## What to work on
Print every line of the listing exactly, please.

## Given information
▬▬▬▬▬▬

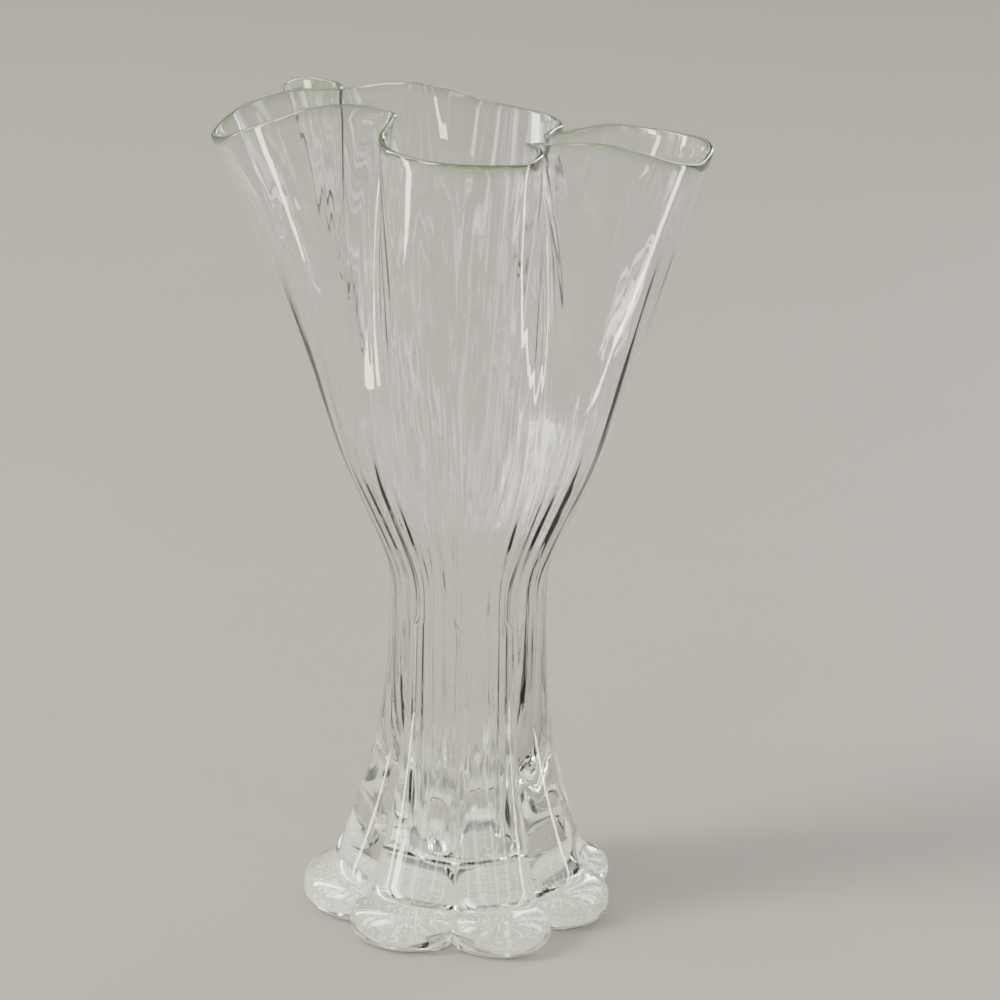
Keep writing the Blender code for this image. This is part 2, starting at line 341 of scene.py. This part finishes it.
def bowl_ring(share, bowl_azimuth, rim):
    """Ring of the bowl at a share of the way from the neck up to the rim."""
    radius = NECK_RADIUS + (RIM_REACH - NECK_RADIUS) * through(*zip(*BOWL), share)
    depth = NECK_GROOVE * (1 - ease(share / RIB_END))
    fold = max(0.0, (share - FOLD_START) / (1 - FOLD_START)) ** FOLD_POWER
    height = NECK_HEIGHT + (RIM_MEAN - NECK_HEIGHT) * share
    ribs = depth * groove(bowl_azimuth, 1.0)
    round_ring = ring(bowl_azimuth, radius - ribs, height)
    rim_ring = rim * [radius / RIM_REACH, radius / RIM_REACH, 1.0]
    rim_ring[:, 2] += height - RIM_MEAN
    return round_ring + (rim_ring - round_ring) * fold


def outward(rings):
    """Unit directions out of a stack of rings, and the directions up along it."""
    around = np.roll(rings, -1, axis=1) - np.roll(rings, 1, axis=1)
    up = np.gradient(rings, axis=0)
    out = np.cross(around, up)
    out /= np.linalg.norm(out, axis=-1, keepdims=True)
    up -= out * (up * out).sum(axis=-1, keepdims=True)
    up /= np.linalg.norm(up, axis=-1, keepdims=True)
    return out, up


def wall_wave(rows):
    """Unevenness of the blown wall, about -1 to 1, for each row and column of the bowl."""
    column = np.arange(COLUMNS) / COLUMNS
    wave = np.zeros((len(rows), COLUMNS))
    for round_count, up_count, depth, phase in WALL_WAVES:
        wave += depth * np.sin(2 * math.pi * (round_count * column + up_count * rows[:, None]) + phase)
    strength = NECK_WAVES + (1 - NECK_WAVES) * ease(rows / WAVES_SETTLE)
    return wave * (strength * ease((1 - rows) / WAVES_FADE))[:, None]


def bowl_walls(wave_depth):
    """Outside and inside of the bowl, with the directions out of and up it."""
    rim = rim_line()
    azimuth = bowl_azimuths(rim)
    rows = np.linspace(0, 1, BOWL_ROW_COUNT)
    outside = np.stack([bowl_ring(share, azimuth, rim) for share in rows])
    out, up = outward(outside)
    wall = RIM_WALL + (BOWL_WALL - RIM_WALL) * (1 - rows)
    wall += (NECK_WALL - BOWL_WALL) * (1 - ease(rows / NECK_WALL_END))
    thickness = wall[:, None] + wave_depth * wall_wave(rows)
    inside = outside - out * thickness[:, :, None]
    return azimuth, outside, inside, out, up


def box_fit(points):
    """Scales that bring the body inside the CAD model's box, which its finer curves would just pass."""
    low, high = (np.array(list(corner)) for corner in cad_box)
    flat = points.reshape(-1, 3)
    fit = high / flat.max(axis=0)
    fit[:2] = np.minimum(fit[:2], low[:2] / flat.min(axis=0)[:2])
    return fit


def all_rings(wave_depth):
    """Every ring of the body, from the underside up the outside and down the inside."""
    azimuth, outside, inside, out, up = bowl_walls(wave_depth)
    rings = [pad_ring(share) for share in np.linspace(0, 1, PAD_ROW_COUNT, endpoint=False)]
    rings += [stem_ring(share, azimuth) for share in np.linspace(0, 1, STEM_ROW_COUNT, endpoint=False)]
    rings += list(outside)
    for step in range(1, RIM_ROUND_STEPS):
        angle = math.pi * step / RIM_ROUND_STEPS
        turn = math.cos(angle) * out[-1] + math.sin(angle) * up[-1]
        rings.append((outside[-1] + inside[-1]) / 2 + turn * RIM_WALL / 2)
    rings += list(inside[::-1])
    depth = HOLLOW_GROOVE * groove(azimuth, 1.0)
    wave = wave_depth * wall_wave(np.zeros(1))[0]
    base = FLOOR_HEIGHT + FLOOR_ROUND
    for share in np.linspace(HOLLOW_HIGHEST, HOLLOW_LOWEST, HOLLOW_ROW_COUNT):
        radius = HOLLOW_RADIUS + (NECK_RADIUS - NECK_WALL - HOLLOW_RADIUS) * ease(share)
        inner = radius - depth - wave * ease((share - HOLLOW_WAVES_START) / HOLLOW_WAVES_RISE)
        rings.append(ring(azimuth, inner, base + (NECK_HEIGHT - base) * share))
    for share in np.linspace(1.0, FLOOR_LEAST, FLOOR_ROW_COUNT):
        rise = FLOOR_ROUND * through(*zip(*FLOOR), share)
        rings.append(ring(azimuth, (HOLLOW_RADIUS - depth) * share, FLOOR_HEIGHT + rise))
    rings = np.stack(rings)
    return rings * box_fit(rings)


def linear(hex_colour):
    """Linear colour with alpha 1 from an sRGB hex colour such as d9d6cf."""
    parts = [int(hex_colour[k:k + 2], 16) / 255 for k in (0, 2, 4)]
    return [c / 12.92 if c <= 0.04045 else ((c + 0.055) / 1.055) ** 2.4 for c in parts] + [1.0]


def node(tree, kind, settings=None, values=None, links=None):
    """A new node, with its settings, the values of its sockets and what is linked to them."""
    made = tree.nodes.new(kind)
    for name, value in (settings or {}).items():
        setattr(made, name, value)
    for name, value in (values or {}).items():
        made.inputs[name].default_value = value
    for name, source in (links or {}).items():
        tree.links.new(source, made.inputs[name])
    return made


def empty_tree(owner):
    """The node tree of a material or world, without its nodes."""
    owner.use_nodes = True
    owner.node_tree.nodes.clear()
    return owner.node_tree


def end_glass(tree, shader, settings):
    """Output of a glass: its surface, and the iron that takes out red and blue along a long path."""
    tint = node(tree, "ShaderNodeVolumeAbsorption",
                values={"Color": (*settings.tint, 1.0), "Density": settings.tint_density})
    node(tree, "ShaderNodeOutputMaterial",
         links={"Surface": shader.outputs["BSDF"], "Volume": tint.outputs["Volume"]})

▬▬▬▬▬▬

## Task output
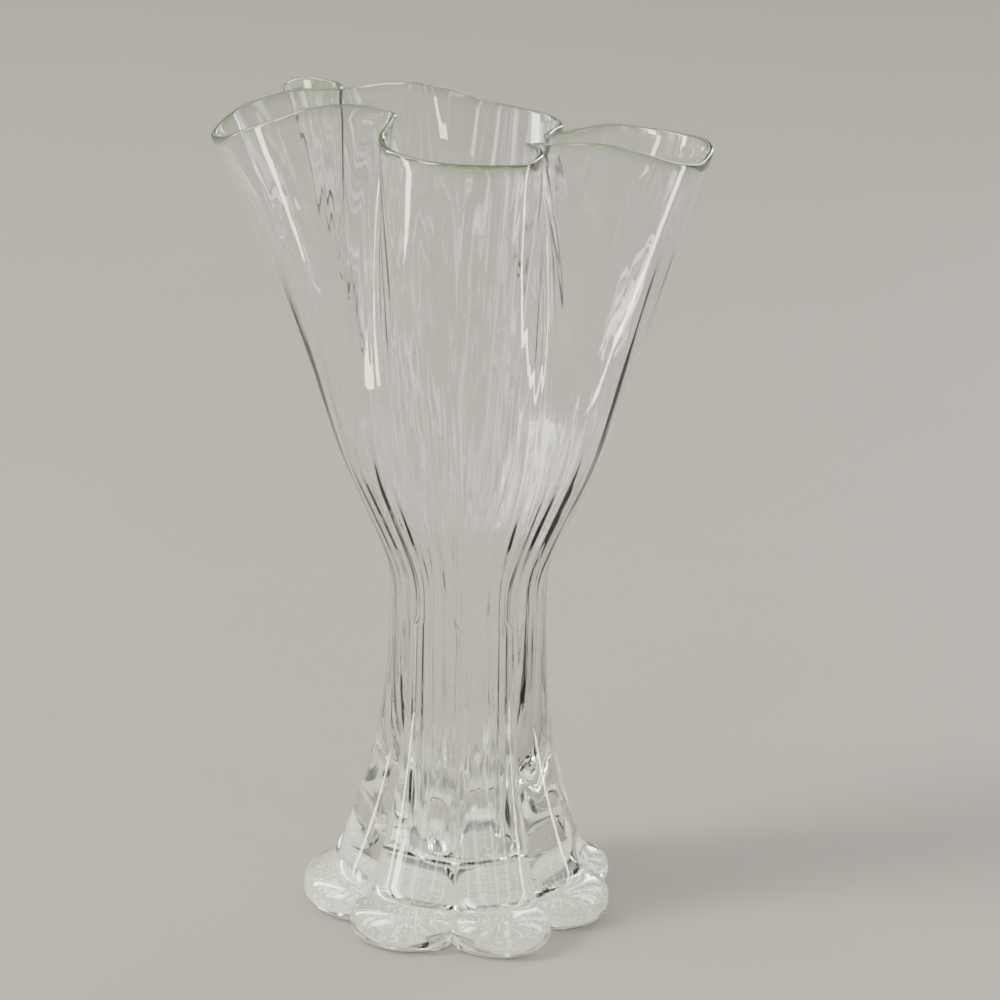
Keep writing the Blender code for this image. This is part 2, starting at line 341 of scene.py. This part finishes it.
def bowl_ring(share, bowl_azimuth, rim):
    """Ring of the bowl at a share of the way from the neck up to the rim."""
    radius = NECK_RADIUS + (RIM_REACH - NECK_RADIUS) * through(*zip(*BOWL), share)
    depth = NECK_GROOVE * (1 - ease(share / RIB_END))
    fold = max(0.0, (share - FOLD_START) / (1 - FOLD_START)) ** FOLD_POWER
    height = NECK_HEIGHT + (RIM_MEAN - NECK_HEIGHT) * share
    ribs = depth * groove(bowl_azimuth, 1.0)
    round_ring = ring(bowl_azimuth, radius - ribs, height)
    rim_ring = rim * [radius / RIM_REACH, radius / RIM_REACH, 1.0]
    rim_ring[:, 2] += height - RIM_MEAN
    return round_ring + (rim_ring - round_ring) * fold


def outward(rings):
    """Unit directions out of a stack of rings, and the directions up along it."""
    around = np.roll(rings, -1, axis=1) - np.roll(rings, 1, axis=1)
    up = np.gradient(rings, axis=0)
    out = np.cross(around, up)
    out /= np.linalg.norm(out, axis=-1, keepdims=True)
    up -= out * (up * out).sum(axis=-1, keepdims=True)
    up /= np.linalg.norm(up, axis=-1, keepdims=True)
    return out, up


def wall_wave(rows):
    """Unevenness of the blown wall, about -1 to 1, for each row and column of the bowl."""
    column = np.arange(COLUMNS) / COLUMNS
    wave = np.zeros((len(rows), COLUMNS))
    for round_count, up_count, depth, phase in WALL_WAVES:
        wave += depth * np.sin(2 * math.pi * (round_count * column + up_count * rows[:, None]) + phase)
    strength = NECK_WAVES + (1 - NECK_WAVES) * ease(rows / WAVES_SETTLE)
    return wave * (strength * ease((1 - rows) / WAVES_FADE))[:, None]


def bowl_walls(wave_depth):
    """Outside and inside of the bowl, with the directions out of and up it."""
    rim = rim_line()
    azimuth = bowl_azimuths(rim)
    rows = np.linspace(0, 1, BOWL_ROW_COUNT)
    outside = np.stack([bowl_ring(share, azimuth, rim) for share in rows])
    out, up = outward(outside)
    wall = RIM_WALL + (BOWL_WALL - RIM_WALL) * (1 - rows)
    wall += (NECK_WALL - BOWL_WALL) * (1 - ease(rows / NECK_WALL_END))
    thickness = wall[:, None] + wave_depth * wall_wave(rows)
    inside = outside - out * thickness[:, :, None]
    return azimuth, outside, inside, out, up


def box_fit(points):
    """Scales that bring the body inside the CAD model's box, which its finer curves would just pass."""
    low, high = (np.array(list(corner)) for corner in cad_box)
    flat = points.reshape(-1, 3)
    fit = high / flat.max(axis=0)
    fit[:2] = np.minimum(fit[:2], low[:2] / flat.min(axis=0)[:2])
    return fit


def all_rings(wave_depth):
    """Every ring of the body, from the underside up the outside and down the inside."""
    azimuth, outside, inside, out, up = bowl_walls(wave_depth)
    rings = [pad_ring(share) for share in np.linspace(0, 1, PAD_ROW_COUNT, endpoint=False)]
    rings += [stem_ring(share, azimuth) for share in np.linspace(0, 1, STEM_ROW_COUNT, endpoint=False)]
    rings += list(outside)
    for step in range(1, RIM_ROUND_STEPS):
        angle = math.pi * step / RIM_ROUND_STEPS
        turn = math.cos(angle) * out[-1] + math.sin(angle) * up[-1]
        rings.append((outside[-1] + inside[-1]) / 2 + turn * RIM_WALL / 2)
    rings += list(inside[::-1])
    depth = HOLLOW_GROOVE * groove(azimuth, 1.0)
    wave = wave_depth * wall_wave(np.zeros(1))[0]
    base = FLOOR_HEIGHT + FLOOR_ROUND
    for share in np.linspace(HOLLOW_HIGHEST, HOLLOW_LOWEST, HOLLOW_ROW_COUNT):
        radius = HOLLOW_RADIUS + (NECK_RADIUS - NECK_WALL - HOLLOW_RADIUS) * ease(share)
        inner = radius - depth - wave * ease((share - HOLLOW_WAVES_START) / HOLLOW_WAVES_RISE)
        rings.append(ring(azimuth, inner, base + (NECK_HEIGHT - base) * share))
    for share in np.linspace(1.0, FLOOR_LEAST, FLOOR_ROW_COUNT):
        rise = FLOOR_ROUND * through(*zip(*FLOOR), share)
        rings.append(ring(azimuth, (HOLLOW_RADIUS - depth) * share, FLOOR_HEIGHT + rise))
    rings = np.stack(rings)
    return rings * box_fit(rings)


def linear(hex_colour):
    """Linear colour with alpha 1 from an sRGB hex colour such as d9d6cf."""
    parts = [int(hex_colour[k:k + 2], 16) / 255 for k in (0, 2, 4)]
    return [c / 12.92 if c <= 0.04045 else ((c + 0.055) / 1.055) ** 2.4 for c in parts] + [1.0]


def node(tree, kind, settings=None, values=None, links=None):
    """A new node, with its settings, the values of its sockets and what is linked to them."""
    made = tree.nodes.new(kind)
    for name, value in (settings or {}).items():
        setattr(made, name, value)
    for name, value in (values or {}).items():
        made.inputs[name].default_value = value
    for name, source in (links or {}).items():
        tree.links.new(source, made.inputs[name])
    return made


def empty_tree(owner):
    """The node tree of a material or world, without its nodes."""
    owner.use_nodes = True
    owner.node_tree.nodes.clear()
    return owner.node_tree


def end_glass(tree, shader, settings):
    """Output of a glass: its surface, and the iron that takes out red and blue along a long path."""
    tint = node(tree, "ShaderNodeVolumeAbsorption",
                values={"Color": (*settings.tint, 1.0), "Density": settings.tint_density})
    node(tree, "ShaderNodeOutputMaterial",
         links={"Surface": shader.outputs["BSDF"], "Volume": tint.outputs["Volume"]})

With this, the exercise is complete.